Recently, Boteach wrote in the Jerusalem Post that Philip Berg, head of the Kabbalah Centre, should "dump Madonna as [his] principal spokesperson."
Madonna's spokeswoman fought back.
"I find Rabbi Boteach's comments regarding Madonna frightening," Liz Rosenberg told MSNBC. "His vile attacks on her character and as an artist are staggering for someone who professes to be a religious person. ...I suggest this man take a look at his own character and what problems he may have that would make him feel that he should make statements about a truly beautiful human being that he does not know in the slightest. ...Madonna's relationship with the Kabbalah and her commitment to (their) teachings has been a beautiful experience for her and the fact that Madonna wants to share her lessons...is yet another example of her truly generous and loving spirit."

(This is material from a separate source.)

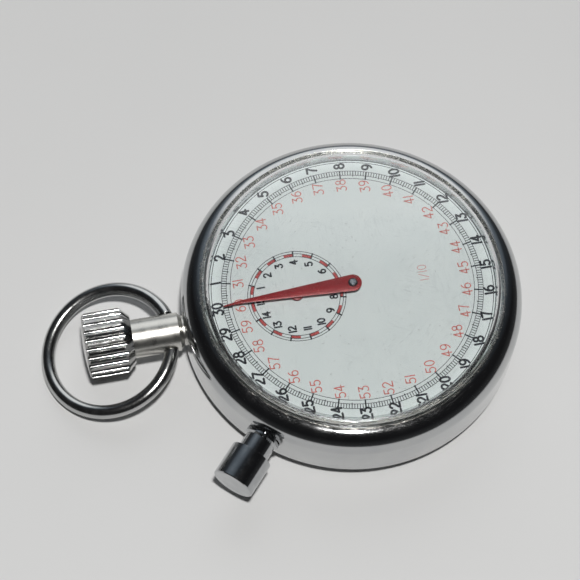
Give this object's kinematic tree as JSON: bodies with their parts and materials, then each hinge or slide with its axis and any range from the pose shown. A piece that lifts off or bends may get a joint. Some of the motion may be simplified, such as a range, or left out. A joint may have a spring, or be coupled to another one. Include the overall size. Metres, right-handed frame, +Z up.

In response, Rabbi Boteach released the following statement:
"For two decades Madonna has been allowed to destroy the female recording industry by erasing the line that separates music from pornography. Before Madonna it was possible for women more famous for their voices than their cleavage, like the beautiful Ella Fitzgerald, to emerge as music superstars. But in the post-Madonna universe, even highly original performers like Janet Jackson now feel the pressure to expose their bodies on national TV in order sell albums. This in turn has spawned the lascivious careers of Madonna copycats like Britney Spears and Christina Aguilera.
"While it is unbecoming of responsible feminist leaders not to speak out at Madonna's wholesale vulgarization of the female image, it would be downright scandalous for Jewish religious leaders not to object to Madonna being promoted as the foremost practitioner of Judaism in the world. Judaism and Kabbalah are, above all else, moral disciplines that demand a striving for moral excellence. Stripping on stage and calling oneself a Kabbalist are mutually exclusive.
"For Madonna to put herself forward as a spiritual spokesperson while continuing to degrade women by simulating sex acts at music concerts, portray full nudity in her movies, and to ridicule lesbians by performing same-sex kisses merely for TV ratings, is a mockery of her claims to a life of spiritual renewal based on the teachings of the Kabbalah.
"Women like Liz Rosenberg especially, who have greatly distinguished themselves professionally through their brains rather than their busts, should be at the forefront of criticizing Madonna's assault on feminine dignity."